Наконец, добрались они до самого конца, и сблизив кудрявые головки, принялись внимательно вчитываться.
– … даже с оркестровкой?!
– Ой, а как здорово-то получается… – выдохнула восхищённо Надя. Полуприкрыв глаза, она начала будто дирижировать невидимым оркестром, напевая беззвучно. Вид у девочки сделался одухотворённым, и…
… у Владимира Алексеевича кольнуло болезненно сердце… как раньше. Может быть…
… он взял осторожно бумаги и вчитался в текст песни, а потом, в меру разумения, попытался понять оркестровку Егора с многочисленными пометками «Примерно так» и «покажите профессионалам».
– Это можно… – начал он, и тут же поправился, – это непременно нужно записать!
Видя оживившуюся дочь, Гиляровский переглянулся с Чижом и поклялся себе, что эту песню он использует по максимуму! Если уж Наденьку она так зацепила…

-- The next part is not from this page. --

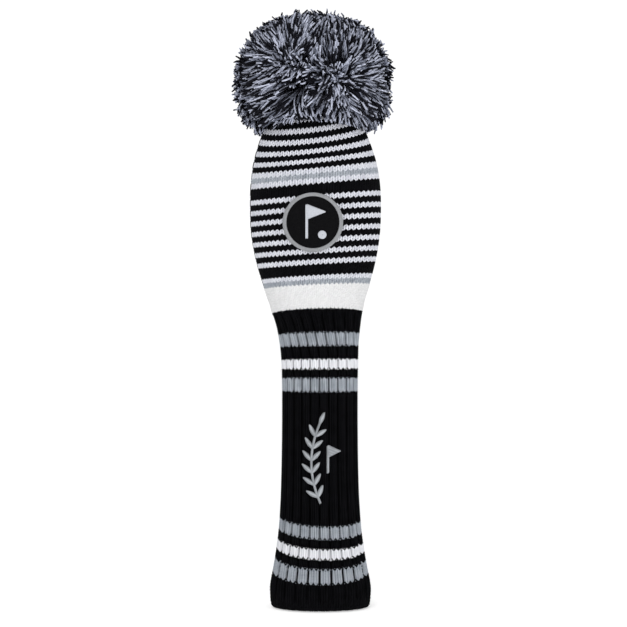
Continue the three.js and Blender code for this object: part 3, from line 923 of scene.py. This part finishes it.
def circle(radius, height, count, upright=False):
    """Points on a circle about the Z axis, or on one that stands on edge across the front."""
    turn = 2 * math.pi * np.linspace(0, 1, count)
    flat = np.stack([radius * np.cos(turn), radius * np.sin(turn), 0 * turn], -1)
    if upright:
        flat = flat[:, (0, 2, 1)]
    return flat + np.array((0, 0, height))


def knot():
    """An overhand knot under the crown, with its cord rising through the anchor disc."""
    t = 2 * math.pi * np.linspace(0, 1, 90)
    bow = np.stack([np.sin(t) + 2 * np.sin(2 * t), np.cos(t) - 2 * np.cos(2 * t), -1.5 * np.sin(3 * t)], -1)
    bow = bow * 0.95 + np.array((0, 0, KNOT_HEIGHT))
    piece = plied("tie_knot_cord", bow, 14, 0.62, 0.55)
    plied("tie_knot_rise", upright_line(*KNOT_RISE, len(t)), 3, 0.72, 0.62)
    return piece


def felt_disc():
    """The anchor disc with rounded edges and a hole for the tie, from a profile of (radius, height)."""
    profile = [
        (2.2, 360.2), (2.4, 359.9), (9.4, 359.8), (10.0, 360.2), (10.2, 360.9), (10.0, 361.5), (9.4, 361.9),
        (2.4, 361.8),
    ]
    levels = [(z, r, r, 0) for r, z in profile]
    return level_shell("crown_anchor_felt", levels, [], FELT, "felt", 64, 21, 0.06)


def gather():
    line = circle(GATHER_RADIUS, GATHER_HEIGHT, 120)
    return plied("crown_gather_yarn", line, 22, 0.42, 0.38)


def tie_stem():
    return plied("tie_stem_cord", upright_line(*STEM_HEIGHTS, 20), 2, 0.7, 0.6, "tie_stem")


def tie_loop():
    line = circle(LOOP_RADIUS, LOOP_HEIGHT, 70, upright=True)
    return plied("tie_loop_cord", line, 8, 0.6, 0.5, "tie_loop")


def binding():
    """Tight turns of cord that hold the pom-pom's strands."""
    t = np.linspace(0, 1, BINDING_TURNS * 28)
    turn = 2 * math.pi * BINDING_TURNS * t
    radius = BINDING_RADIUS + 0.8 * np.cos(2 * math.pi * 2.5 * t)
    height = BINDING_HEIGHT + 1.1 * (2 * t - 1)
    path = np.stack([radius * np.cos(turn), radius * np.sin(turn), height], -1)
    return cord_piece("pom_binding_cord", path[None], 0.55, 6, "pompom")


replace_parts(knot(), "tie_knot")
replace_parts(felt_disc(), "crown_anchor_disc")
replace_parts(gather(), "crown_gather_cord")
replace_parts(tie_stem(), "tie_stem")
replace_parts(tie_loop(), "tie_loop")
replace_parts(binding(), "pom_binding")

# -------------------- patch

PATCH_X, PATCH_Z, PATCH_RADIUS, PATCH_RIM = -0.4, 277.4, 21.1, 2.9
# Distances out from the knit's face: the base's top, and where the raised mouldings start.
BASE_TOP = 1.6
RAISED_FROM = 1.5
# The emblem's pole, pennant and ball, from the patch's middle.
POLE_X, POLE_FOOT, POLE_HEIGHT = -4.2, -11.5, 24
PENNANT_Z, PENNANT_LENGTH = 7.25, 13
BALL_X, BALL_Z = 6.4, -8.8
PATCH_STITCHES = 60


def straight(x, z, dx, dz):
    """A line on the front from (x, z) that goes dx and dz."""
    return lambda t: np.stack([x + dx * t, z + dz * t], -1)


def taper(more, end):
    """A half width that falls to its end by more."""
    return lambda t: more * (1 - t) + end


def strip(line, half, t, s):
    """Places on the front at each t of a grid along a line, and at s (-1 to 1) across it."""
    flat = t.ravel()
    along = unit(line(flat + 0.01) - line(flat - 0.01)).reshape(*t.shape, 2)
    across = np.stack([along[..., 1], -along[..., 0]], -1)
    place = line(flat).reshape(*t.shape, 2) + across * (half(t) * s)[..., None]
    return place[..., 0], place[..., 1]


def pillow(name, line, half, high, columns):
    """A raised silver strip along a line on the patch, with rounded edges and ends."""
    t, s = np.meshgrid(np.linspace(0, 1, 24), np.linspace(-1, 1, columns), indexing="ij")
    s = np.sign(s) * np.abs(s) ** 0.7
    t = 0.5 + 0.5 * np.sign(2 * t - 1) * np.abs(2 * t - 1) ** 0.8
    x, z = strip(line, half, t, s)
    swell = (1 - np.abs(s) ** 8) ** 0.4 * (1 - np.abs(2 * t - 1) ** 16) ** 0.4
    top, _ = on_front(x, z, RAISED_FROM + 0.05 + (high - RAISED_FROM) * swell)
    bottom, _ = on_front(x, z, RAISED_FROM + 0 * swell)
    return dress(closed_grid(name, top, bottom), PATCH_SILVER)


def disc_solid(name, x, z, profile, columns, material):
    """A solid turned about a point on the front, from a closed profile of (radius, distance out)."""
    turn = 2 * math.pi * np.arange(columns) / columns
    r, out = [np.array(column)[:, None] + 0 * turn for column in zip(*profile)]
    points, _ = on_front(x + r * np.cos(turn), z + r * np.sin(turn), out)
    n = np.arange(len(profile) * columns).reshape(len(profile), columns)
    quads = ring_quads(n, np.roll(n, -1, 0))[:, (0, 3, 2, 1)]
    return dress(mesh_object(name, points.reshape(-1, 3), [quads]), material)


def rounded(inner, outer, low, high, count):
    """A flat-topped profile with rounded shoulders, from the inner radius to the outer."""
    s = np.cos(np.linspace(math.pi, 0, count))
    middle, half = (inner + outer) / 2, (outer - inner) / 2
    top = [(middle + half * v, low + (high - low) * (1 - abs(v) ** 4) ** 0.5) for v in s]
    return [(inner, low - 0.5)] + top + [(outer, low - 0.5)]


def patch_base():
    rings = [0.02, 2, 5, 9, 13, 17, 19, 20.6]
    profile = [(r, BASE_TOP) for r in rings] + [(20.9, 1.2), (20.9, 0.3)] + [(r, 0.2) for r in rings[::-1]]
    return disc_solid("patch_base_moulding", PATCH_X, PATCH_Z, profile, 96, PATCH_BLACK)


def patch_rim():
    profile = rounded(PATCH_RADIUS - PATCH_RIM, PATCH_RADIUS - 0.3, RAISED_FROM, 2.7, 13)
    return disc_solid("patch_rim_moulding", PATCH_X, PATCH_Z, profile, 160, PATCH_GREY)


def patch_ball():
    profile = [(r, 2.85 - 0.02 * r * r) for r in (0.2, 1, 2, 2.6)]
    profile += [(2.9, 2.4), (3.0, 1.5), (1.5, 1.45), (0.2, 1.45)]
    x, z = PATCH_X + BALL_X, PATCH_Z + BALL_Z
    return disc_solid("patch_ball_moulding", x, z, profile, 48, PATCH_SILVER)


def patch_flag():
    x = PATCH_X + POLE_X
    pole_line = straight(x, PATCH_Z + POLE_FOOT, 0, POLE_HEIGHT)
    pole = pillow("patch_flag_pole", pole_line, taper(0, 0.95), 2.9, 9)
    pennant_line = straight(x, PATCH_Z + PENNANT_Z, PENNANT_LENGTH, 0)
    pillow("patch_flag_pennant", pennant_line, taper(5.25, 0.35), 2.8, 15)
    return pole


def patch_stitches():
    """Short stitches that stand on the rim, each an arch along it."""
    start = 2 * math.pi * np.arange(PATCH_STITCHES)[:, None] / PATCH_STITCHES
    s = np.linspace(0, 1, 7)[None, :]
    turn = start + 2 * math.pi / PATCH_STITCHES * 0.74 * s
    out = 2.52 + 0.3 * np.sin(math.pi * s) ** 0.6 + 0 * turn
    radius = PATCH_RADIUS - 1.6
    path, normal = on_front(PATCH_X + radius * np.cos(turn), PATCH_Z + radius * np.sin(turn), out)
    return dress(tubes("patch_edge_stitches", path, normal, 0.2, 5, 0.5), PATCH_GREY)


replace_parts(patch_base(), "patch_base")
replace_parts(patch_rim(), "patch_rim")
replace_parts(patch_ball(), "patch_ball")
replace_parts(patch_flag(), "patch_flag")
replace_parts(patch_stitches(), "patch_edge_thread")

# -------------------- embroidery

SATIN_LOW, SATIN_HIGH = 0.25, 1.35
SATIN_SLANT = 0.35
# The sprig's stem: its ends' x, how far it bows to the left, its foot's height and its own height.
SPRIG_X, SPRIG_BOW, SPRIG_FOOT, SPRIG_HEIGHT = 5.2, 6.6, 77, 59
LEAF_PAIRS = 6
LEAF_SPREAD = 0.72
LEAF_LENGTH = 9.2
LEAF_HALF = 1.45


def satin(line, half, count):
    """Satin stitches across a strip in the front's (x, z): paths and outward directions."""
    t = np.linspace(0.01, 0.99, count)[:, None]
    s = np.linspace(-1, 1, 7)[None, :]
    x, z = strip(line, half, np.clip(t + SATIN_SLANT / count * 2 * s, 0, 1), s)
    out = SATIN_LOW + (SATIN_HIGH - SATIN_LOW) * np.sqrt(1 - 0.95 * s * s) + 0 * t
    return on_front(x, z, out)


def stitched(name, strips):
    """One object of satin stitches for some strips of (line, half width, stitches)."""
    path, normal = [np.concatenate(arrays) for arrays in zip(*[satin(*each) for each in strips])]
    return dress(tubes(name, path, normal, 0.25, 5, 0.5), THREAD)


def stem_at(t):
    return np.stack([SPRIG_X - SPRIG_BOW * 4 * t * (1 - t), SPRIG_FOOT + SPRIG_HEIGHT * t], -1)


def leaf_half(t):
    return LEAF_HALF * np.sin(math.pi * np.clip(0.06 + 0.90 * t, 0, 1)) ** 0.8


def leaf(t, turn):
    """A leaf from the stem at t, turned from the stem's own heading."""
    root = stem_at(t)
    heading = math.atan2(*(stem_at(t + 0.01) - root)) + turn
    return straight(*root, LEAF_LENGTH * math.sin(heading), LEAF_LENGTH * math.cos(heading)), leaf_half, 26


def neck_sprig():
    strips = [(stem_at, taper(0, 0.7), 150)]
    for n in range(LEAF_PAIRS):
        strips += [leaf(0.08 + 0.88 * n / LEAF_PAIRS, turn) for turn in (-LEAF_SPREAD, LEAF_SPREAD)]
    strips.append(leaf(0.96, 0))
    return stitched("neck_sprig_satin", strips)


def neck_flag():
    pole = (straight(10.2, 99, 0, 19.5), taper(0, 0.75), 48)
    pennant = (straight(10.8, 114.5, 8, 0), taper(4, 0.3), 22)
    return stitched("neck_flag_satin", [pole, pennant])


def backing():
    """The stiff felt behind the embroidery, thinned at its rounded corners."""
    x, z = np.meshgrid(np.linspace(-8, 18, 27), np.linspace(74, 146, 60))
    past_x, past_z = np.maximum(np.abs(x - 5) - 10, 0), np.maximum(np.abs(z - 110) - 33, 0)
    corner = np.minimum(1, np.hypot(past_x, past_z) / 3)
    top, _ = on_front(x, z, -3.6 - 0.25 * corner**4)
    bottom, _ = on_front(x, z, -4.4 + 0.1 * corner**4)
    return dress(closed_grid("embroidery_backing_felt", top, bottom), FELT)


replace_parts(neck_sprig(), "neck_sprig")
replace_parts(neck_flag(), "neck_flag")
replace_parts(backing(), "embroidery_backing")

# -------------------- stage, light and camera

VIEW_HEIGHT = 212.8
VIEW_DISTANCE = 1400
VIEW_WIDTH = 454.7
FILM_WIDTH = 36
FLOOR_RADIUS = 6000
FLOOR_DROP = 0.05
LIGHT_SIZE = 700
LIGHT_AIM = (0, 0, 200)
# The world's strength: what it adds to the light, and how much brighter the camera itself sees it.
WORLD_LIGHT = 0.6
WORLD_SEEN = 0.45


def floor():
    count = 96
    turn = 2 * math.pi * np.arange(count) / count
    points = oval(FLOOR_RADIUS, FLOOR_RADIUS, 0, -FLOOR_DROP, turn)
    piece = mesh_object("floor", points, [np.arange(count)[None, :]], flat=True)
    mat, _, shader = node_material("pale_floor", (0.94, 0.94, 0.94), 1.0, 0.0)
    shader.inputs["Emission Color"].default_value = (1, 1, 1, 1)
    shader.inputs["Emission Strength"].default_value = 0.45
    piece.data.materials.append(mat)


def world():
    soft = bpy.data.worlds.new("soft_white")
    bpy.context.scene.world = soft
    soft.use_nodes = True
    tree = soft.node_tree
    back = tree.nodes["Background"]
    back.inputs["Color"].default_value = (1, 1, 1, 1)
    seen = node(tree, "LightPath").outputs["Is Camera Ray"]
    strength = math_node(tree, "MULTIPLY_ADD", seen, WORLD_SEEN, WORLD_LIGHT)
    tree.links.new(strength, back.inputs["Strength"])


def soft_light(name, place, power):
    light = bpy.data.lights.new(name, "AREA")
    light.shape = "DISK"
    light.size = LIGHT_SIZE * MM
    light.energy = power
    piece = bpy.data.objects.new(name, light)
    where, to = Vector(place) * MM, Vector(LIGHT_AIM) * MM
    piece.location = where
    piece.rotation_euler = (to - where).to_track_quat("-Z", "Y").to_euler()
    bpy.context.scene.collection.objects.link(piece)


def view():
    lens = bpy.data.cameras.new("camera")
    lens.sensor_width = FILM_WIDTH
    lens.lens = FILM_WIDTH * VIEW_DISTANCE / VIEW_WIDTH
    camera = bpy.data.objects.new("camera", lens)
    camera.location = (0, -VIEW_DISTANCE * MM, VIEW_HEIGHT * MM)
    camera.rotation_euler = (math.pi / 2, 0, 0)
    bpy.context.scene.collection.objects.link(camera)
    bpy.context.scene.camera = camera
    bpy.context.scene.view_settings.view_transform = "Standard"


floor()
world()
soft_light("key", (-300, -1250, 1100), 7)
soft_light("fill", (800, -1200, 150), 5.5)
view()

Восстание так и не стало в полной мере общероссийским, оставшись серией выступлений, пусть подчас и очень серьёзных. Оно раздробилось, рассыпалось на осколки и осколочки, и разобщённые боевые дружины терпели поражение за поражением.
Отсутствие должного централизованного управления и даже единого плана восстания, вкупе с подавляющим военно-техническим преимуществом правительственных войск делало положение восставших безнадёжным. Немногочисленные сравнительно африканеры, прошедшие англо-бурскую и выступившие на стороне революционеров, показывали чудеса профессионализма и героизма, мастерски сражаясь малыми группами. Однако на общем фоне сторонников Революции, людей безнадёжно гражданских, вся их подготовка и всё мужество африканеров погоды не делали.
Разбивая баррикады артиллерией, выкатываемой на прямую наводку, пехота пошла по Пресне, ощетинившись во все стороны игольчатыми штыками. Стреляя на каждый звук и при ответной стрельбе выкатывая артиллерию, правительственные войска с угрюмой жестокостью подавляли остатки сопротивления.
Лица солдат молчаливо-озлобленны, и будто судорога запечатлела на них это выражение. Верность присяге, вбитая унтерами и отцами-командирами, впитанная в церковных проповедях вместе с кагором причастия, борется в них с пониманием правоты восставших.
Ломает судорога крестьянские лица, рвёт души страшная злая тоска, и глухая ярость выползает наружу. Вымещается она в стрельбе, в стеклянном звоне витрин и глухом стуке выбиваемых ударами приклада дверей.
Злость на себя, на восставших, на присягу и командиров, и глухо…
… на царя.
Тихий ропот, так и не ставший штормовым рокотом. Поздно… восстание уже подавлено! Или…
… слишком рано?
Над головами послышался треск, и…
– Слова и музыка Егора Панкратова! – произнёс басовитый мужской голос, перемежаемый лёгким потрескиванием и шипеньем, и смутно знакомый командующему отрядом ротмистру, – Исполняет Надежда Гиляровская! Прощание… Славянки!
… грянуло!
Заиграл невидимый духовой оркестр, а чуть погодя чистый девичий запел, будто с неба…
Оскалился зло растерявшийся было офицер, дав отмашку унтерам. Оскальзываясь сапогами по кирпичному крошеву и осколкам стекла, разбежались солдатики в пропылённых, пропотевших мундирах, и прикладами – в двери! Снова, и снова… пугались обыватели, смотрели ничего не понимающими, испуганными глазами… или притворялись?
А песня всё лилась с неба, полная тоски и обещания. Пойдут ведь, непременно пойдут!